Each instance's dockerd lives in netns ds-<name> with a veth pair to the host. NAT and DNS need to be in place.

sudo ip netns exec ds-<name> ip a          # interfaces present? IP assigned?
sudo ip netns exec ds-<name> ping -c1 1.1.1.1
sudo ip netns exec ds-<name> getent hosts example.com

Common causes:

systemd-networkd hijacking the veth. The daemon writes /etc/systemd/network/10-dockersnap-veth.network to mark ve-* as unmanaged; if that file is missing or the priority is wrong, the host side gets a DHCP/link-local address and routing breaks. Re-running the daemon (or the Ansible role) reinstates it.
dnsmasq not forwarding upstream. The daemon's dnsmasq config uses resolv-file=/run/systemd/resolve/resolv.conf. If systemd-resolved isn't running or that file is empty, external hostnames don't resolve.
Corporate proxy. Set dockersnap_proxy_http / dockersnap_proxy_https in deploy/host_vars/<host>.yml so each dockerd inherits the right env vars.

After `revert`, containerd or etcd panic with bbolt errors¶

This is the page-cache-after-rollback corruption scenario. The fix is already in manager.go: sync → zfs rollback -r → drop_caches → start dockerd. If you're seeing it, you're either on an older binary or something is racing the page-cache drop. Check journalctl -u dockersnap around the revert for the drop_caches line.

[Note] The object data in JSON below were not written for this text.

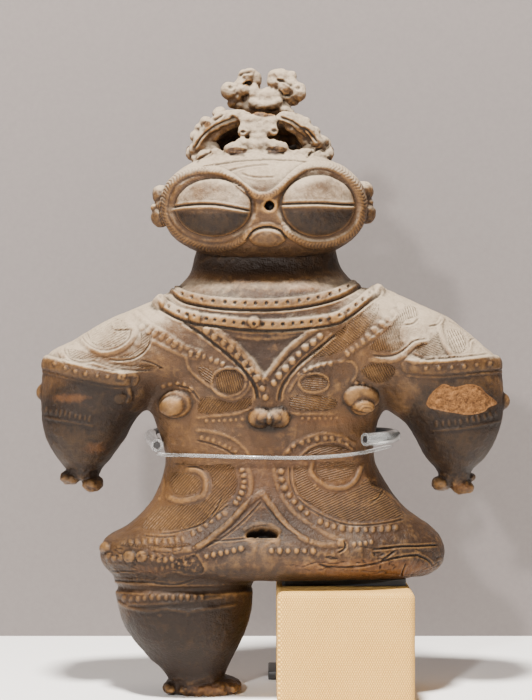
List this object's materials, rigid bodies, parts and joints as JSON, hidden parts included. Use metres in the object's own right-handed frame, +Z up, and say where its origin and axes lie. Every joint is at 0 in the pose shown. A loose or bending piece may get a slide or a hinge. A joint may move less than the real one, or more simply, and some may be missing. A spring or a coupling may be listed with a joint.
{
  "type": "clay figurine",
  "caption": "Fired-clay goggle-eyed figurine with a lost leg, standing on its foot and a cloth-covered block and held at the waist by a forked stand.",
  "frame": {"origin": "middle of the underside of the whole, at the level where the foot, the block and the stand's foot rest", "axes": "+Z up, -Y the way the face looks, +X to the right of someone who looks at the face"},
  "size_m": [0.2602, 0.1106, 0.3417],
  "materials": {
    "fired_clay": "burnished low-fired clay, grey-brown, paler with dust on top and orange where the skin has gone",
    "block_cloth": "cream woven cloth stretched over a block",
    "black_pad": "matt black pad",
    "black_steel": "satin black paint",
    "clear_tube": "clear soft plastic tube",
    "clear_line": "clear plastic line"
  },
  "bodies": {
    "root": {"dogu_figurine": "fired_clay", "support_block": "block_cloth", "rest_pad": "black_pad", "stand": "black_steel", "sleeve_left": "clear_tube", "sleeve_right": "clear_tube", "waist_line": "clear_line"}
  },
  "joints": []
}
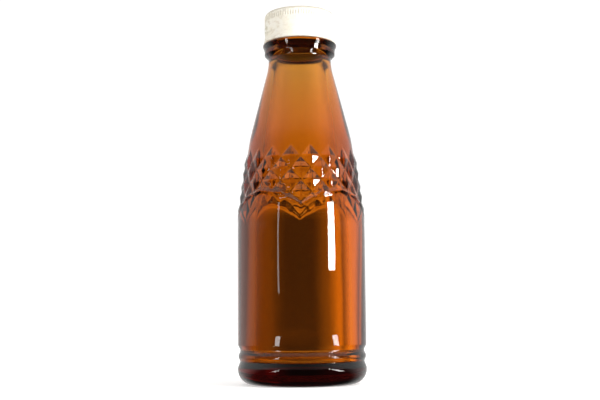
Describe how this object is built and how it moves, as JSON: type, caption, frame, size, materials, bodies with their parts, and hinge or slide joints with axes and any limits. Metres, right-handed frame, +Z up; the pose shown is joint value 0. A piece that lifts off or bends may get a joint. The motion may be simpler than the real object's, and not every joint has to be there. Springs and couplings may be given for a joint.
{
  "type": "screw-cap glass bottle",
  "caption": "Small amber glass bottle with a conical neck, a raised diamond band over arches, a ringed heel and a white metal screw cap.",
  "frame": {"origin": "centre of the foot ring, where the bottle stands on the table", "axes": "+Z up along the bottle's axis, -Y towards the front of the bottle"},
  "size_m": [0.0522, 0.0522, 0.1535],
  "materials": {
    "amber_glass": "glossy, transparent brown",
    "white_lacquered_metal": "cream white lacquer, scuffed and stained",
    "liner": "matt"
  },
  "bodies": {
    "bottle": {"bottle": "amber_glass"},
    "liner": {"cap_liner": "liner"},
    "cap": {"cap_shell": "white_lacquered_metal"}
  },
  "joints": [
    {"name": "cap_lift", "type": "slide", "parent": "bottle", "child": "liner", "axis": [0, 0, 1], "range_m": [0, 0.0117]},
    {"name": "cap_turn", "type": "hinge", "parent": "liner", "child": "cap", "pos_m": [0, 0, 0.1403], "axis": [0, 0, 1], "range_deg": [0, 990]}
  ],
  "couplings": [
    {"joint": "cap_lift", "follows": "cap_turn", "m_per_rad": 0.00067323}
  ]
}
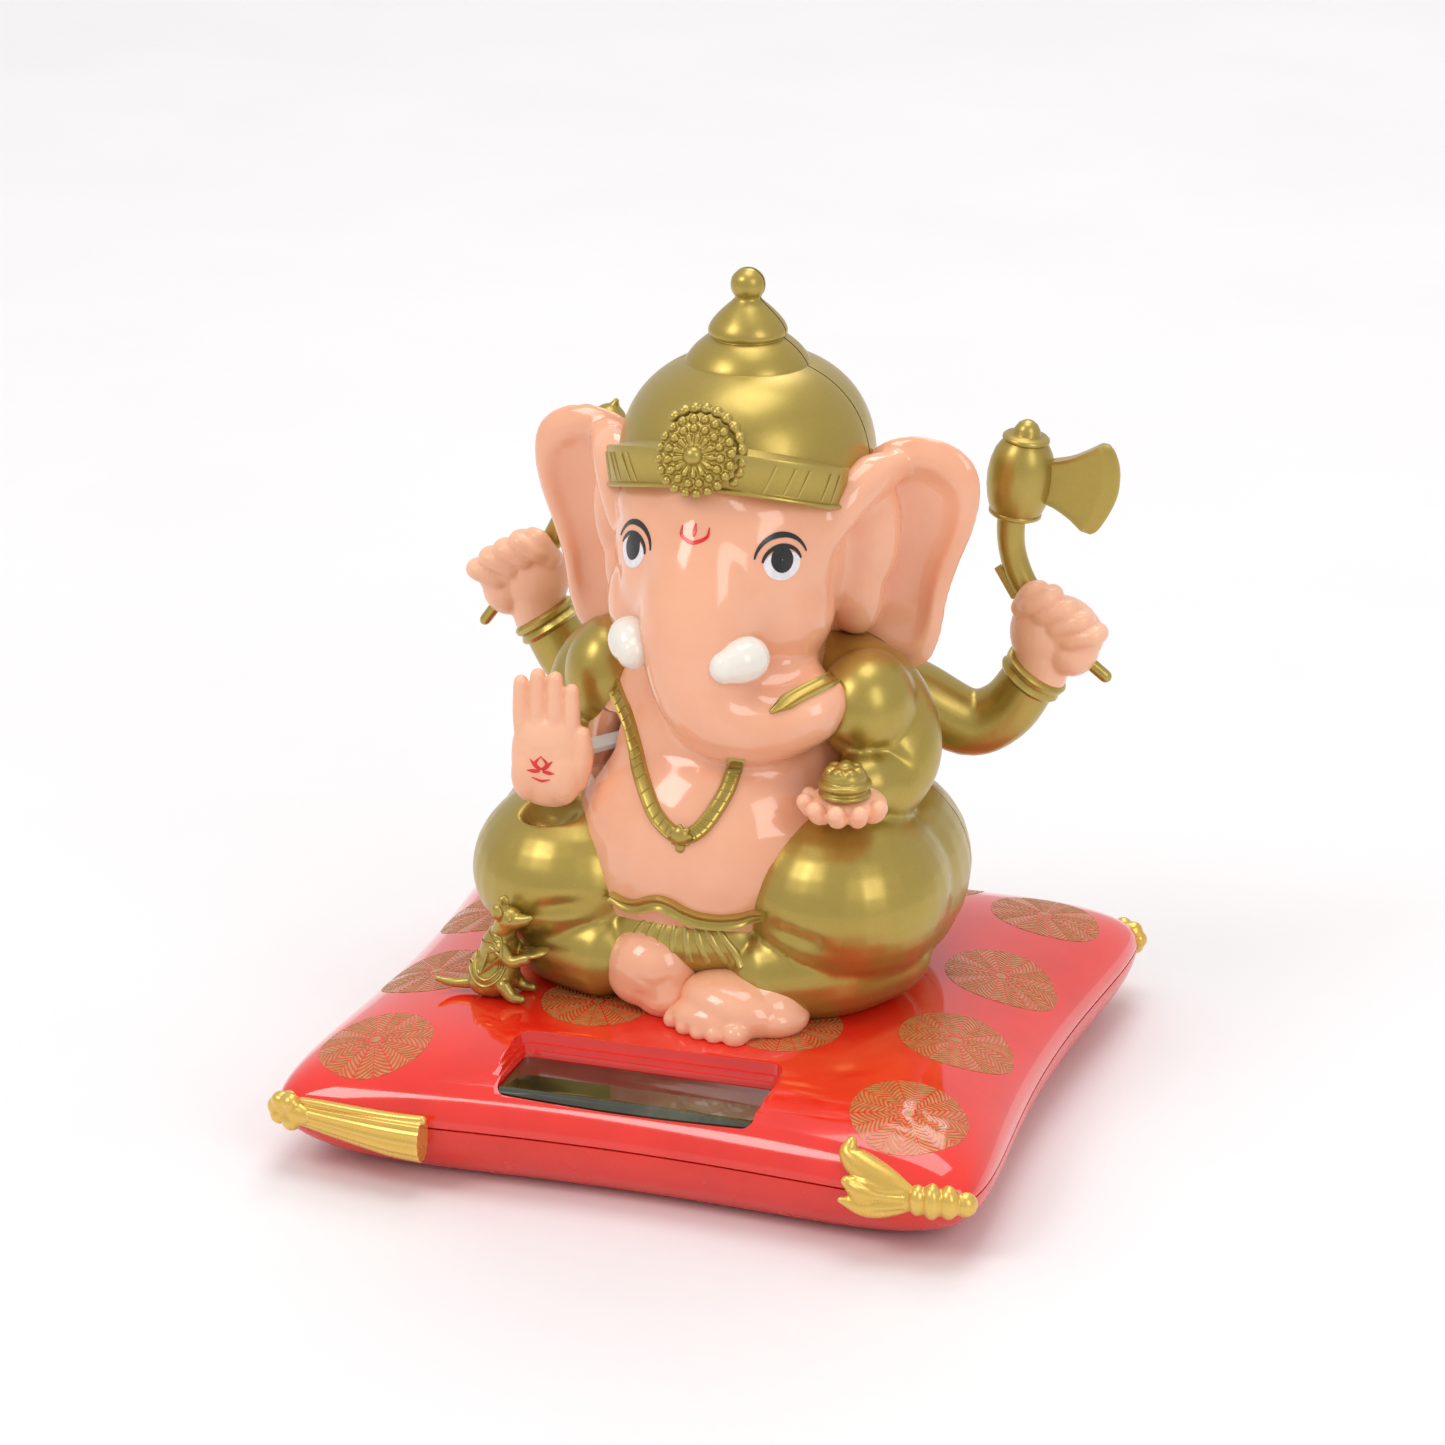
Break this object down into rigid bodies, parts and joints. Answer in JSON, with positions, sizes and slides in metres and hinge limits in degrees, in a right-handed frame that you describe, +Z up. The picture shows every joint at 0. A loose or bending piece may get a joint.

Parallel kind clusters fail with "too many open files" / inotify errors¶

Each kind node runs systemd, which needs an inotify instance. Default limits (fs.inotify.max_user_instances=128) are too low for two parallel kind instances. The daemon raises these on startup; the Ansible role also persists them via sysctl. Verify:

sudo sysctl fs.inotify.max_user_instances    # should be 1024
sudo sysctl fs.inotify.max_user_watches      # should be 524288

A port published inside an instance isn't reachable from the host¶

Port forwarding is owned by an in-daemon TCP proxy that runs nsenter + socat to bridge into the netns. Discovery is event-driven (docker events) with a 30-second polling fallback.

dockersnap status <name>                    # check the Ports section
curl http://<host>:9847/api/v1/instances/<name>/ports
# Force a re-scan if needed:
curl -X POST http://<host>:9847/api/v1/instances/<name>/ports/refresh

If a port shows up in dockersnap status but isn't reachable, check host firewall / cloud security group rules.

A clone reuses the source's host port and fails to start¶

Each clone gets a fresh subnet, but Docker's ephemeral host-port allocator isn't aware of other instances and can hand out the same number twice. The proxy compensates by detecting EADDRINUSE and falling back to :0. If you hit this and the proxy doesn't recover, file an issue with dockersnap status <clone> --json.

I want to know what the daemon is actually doing¶

sudo journalctl -u dockersnap -f            # live tail
# Or set log_level: debug in /etc/dockersnap/config.yaml,
# or DOCKERSNAP_LOG_LEVEL=debug in the unit's environment.